Tagged as: Big Questions, Friends, Love stories<< Previous question   Next question >>
Question - (4 January 2010) 1 Answers - (Newest, 4 January 2010)
A female Australia age 36-40, anonymous writes:

Hi all. This is the first time I'm doing this and hoping I'm doing it the correct way. So, here goes. I first met this guy when I started university, let's just call him Dodo. At that time, I was only 19. We were classmates and we got close together. The more I know him, the more I'm impressed by him. Little did I know, I'm slowly falling for him but the way I treat him says differently, I would always tease him, be mean to him and I myself did not understand why I would act this way.

Then, the next semester, we started to drift apart as we were no longer classmates. Later on, he hooked up with another girl. That night after I know of this news, I cried my eyes out, although i thought I've reasoned with myself that he would never be with me. It was then, that I realised that I really like Dodo and it is not just some silly crush. Dodo was with his girlfriend for about more than 2 years. Throughout that time, his girlfriend gave him a lot of problems, and it aches me to watch him going through all these troubles. I secretly hope thy would break up but after they have been a couple for such a long time, He wouldn't be in my heart anymore, so I have thought.

After their breakup, we became closer as friends.
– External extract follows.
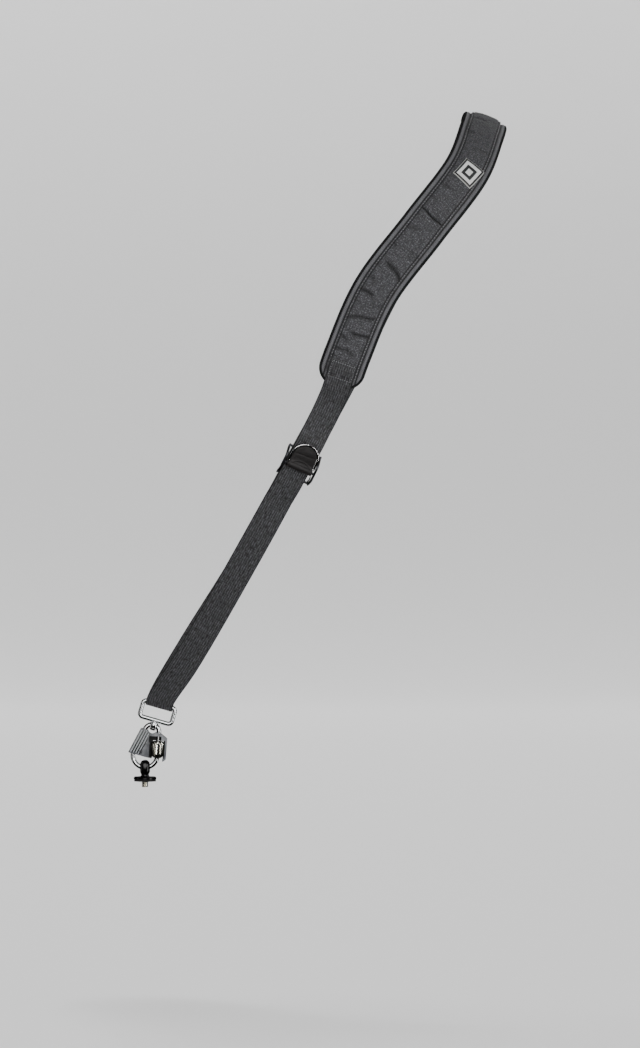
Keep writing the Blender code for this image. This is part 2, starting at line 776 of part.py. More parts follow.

By then, I have graduated and am looking for a job. He was there for me through those tough days. My feelings for him came up again, this time I'm fully aware of it. He has gone overseas for a couple of months and I've been missing him ever since. I haven't told him anything, as I'm afraid it would scar our friendship after that.

I don't know whether to reveal my feelings to him or not. Moreover, he would be leaving the country for good in probably half a year's time. I told myself, I will be contented enough just being his good friend, but would I regret this decision? If I confess my feelings to him, would that be my biggest mistake I'll he making? I wouldn't want to loose him as my good friend. At days when I miss him very much, I wish that I would have told him how I feel and I would be able to hug him tightly with my arms. I really don't know what I should do that would not break my heart. Dear Cupid, what actions do you think is justifiable? What if he doesn't feel the same with me? And I think he deserve someone way better than me. Please do advise.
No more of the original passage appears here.